Por Manuel Rivas
En el mundo hay un
proceso de descivilización, una pandemia que afecta al pensamiento, y es el
negacionismo. Parecían darse por separado, los negacionismos: el negacionismo
de la evolución, el negacionismo del Holocausto, el negacionismo del cambio
climático y otros del estilo, como el castizo negacionismo franquista.
Pero
últimamente, con más celebridades y jactancia, se propagan ya, en un pack
único, todas las grandes mentiras que conforman el Negacionismo como una
ideología de una globalización reaccionaria. Está ahí, gobernando amplias zonas
del mundo, el partido de la inhumanidad, con su neoautoritarismo, su
neolenguaje y su neoverdad.
Se suele presentar
a los negacionistas como extravagantes o chiflados. Una especie de cascarrabias
que lo pasan bomba llevando la contraria a hechos probados. Es un error óptico
de muchas dioptrías. El cascarrabias es un personaje folk, que enriquece el
ecosistema y el patrimonio inmaterial.
Y de ser
cascarrabias a intentar ser sublime. Como el filósofo Emil Cioran. Este pensador hizo del abismo un
lugar de supervivencia. Para remontar, hay que tener una buena caída. Y Cioran
caía siempre en picado: “No creo haber perdido una sola ocasión de estar
triste”. Era su manera de volar alto: “El hecho de que la vida no tenga ningún
sentido es una razón para vivir, la única en realidad”. Eso sí que es un
cascarrabias competente. Nada de tonterías.
Mi padre hablaba de
un amigo músico, vocalista en una orquesta de verbenas, pero cabreado con el
mundo, que iniciaba la actuación con este grito prepunky, aunque su fuerte eran
los boleros: “¡Qué revienten las siete maravillas del mundo!”. De niño, me
parecía una barbaridad. Meterse con las maravillas del mundo. ¡Las pirámides de
Egipto, los Jardines Colgantes de Babilonia…! Justo uno de los asuntos que más
me gustaban en la enciclopedia escolar. Qué cosas decían algunos mayores. Como
los que entraban en la taberna de Leonor, cuando televisaban el esperado
partido de la selección española, al grito de: “¡Viva Rusia!”. Ahora los
recuerdo como entrañables cascarrabias, productores de ironía, al músico
reventador de maravillas y a los rusos tabernícolas.
El cascarrabias no
pretende imponer su malestar como doctrina. El cabreo existencial puede derivar
en un buen género humorístico.
Al contrario, el
negacionista es alérgico al humor y se suicidaría antes que reírse de sí mismo.
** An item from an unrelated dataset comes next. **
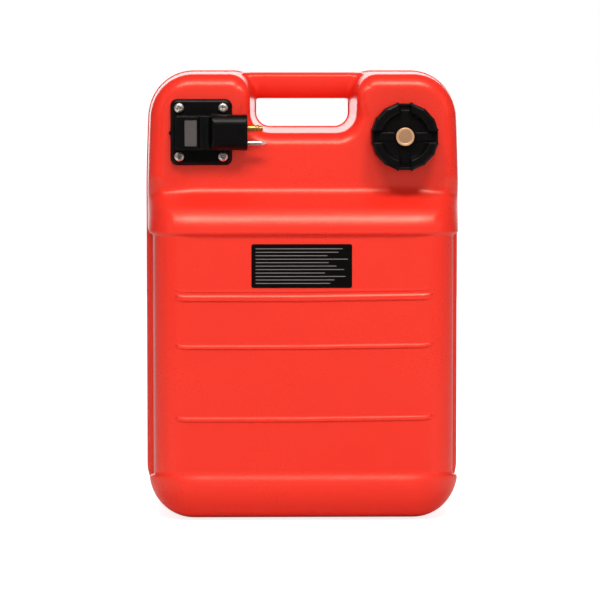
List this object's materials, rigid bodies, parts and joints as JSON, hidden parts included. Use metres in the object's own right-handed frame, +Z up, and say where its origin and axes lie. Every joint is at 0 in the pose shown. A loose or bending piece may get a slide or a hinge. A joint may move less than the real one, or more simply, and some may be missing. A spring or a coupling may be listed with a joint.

No es raro que se presente con el banderín de lo “políticamente incorrecto”. Ya
sabemos lo que ese eufemismo tan correcto suele encubrir: machismo, clasismo,
xenofobia y burla de las minorías más vulnerables. El negacionismo no es
tampoco un simple reducto de carcamales, es un movimiento moderno: el
modernismo reaccionario. De ahí su habilidad para explotar la fascinación
acrítica hacia nuevas tecnologías. Tiene una estrategia de poder y dominio, de
control de las mentes. Tiene unos intereses que defender. En el caso del
negacionismo del cambio climático, gran parte de las “investigaciones” están
financiadas por industrias petroleras. Y tiene una ideología, esa suma de
conformismo rencoroso, esa aleación de miedo y odio.
El hecho de que
Trump, Bolsonaro y otros jefes de Estado sean negacionistas del cambio climático es justamente la
prueba de la gravedad del calentamiento global y sus efectos. Son personajes
que echan humo por la cabeza. Trump es uno de los principales emisores de
dióxido de carbono. Hasta cierto punto es lógico que se oponga a las
limitaciones en el uso de los combustibles fósiles como fuente energética e
incluso abogue por su incremento. La verdadera razón de su negacionismo es que
Trump es en sí mismo un combustible fósil. Desde su entrada, se ha detectado en
la Casa Blanca una concentración inusual de gases de efecto invernadero, lo que
explicaría las continuas fugas en su equipo y las declaraciones enigmáticas de
alguno de sus exasesores: “El ambiente era irrespirable”.
El pionero fue el
negacionismo de la evolución. Hay muchos millones de personas en el mundo,
incluso con cátedra, que consideran que la única historia verdadera de la
creación es la que se cuenta en el Antiguo Testamento. En su literalidad. Y yo
ahí estoy de acuerdo, con matices, con un episodio genesiaco. El día en que Eva
comió el fruto del árbol prohibido nació la libertad. Lo mejor de la humanidad
fue ese acto de desobediencia en el Edén. ¡Viva el pecado original!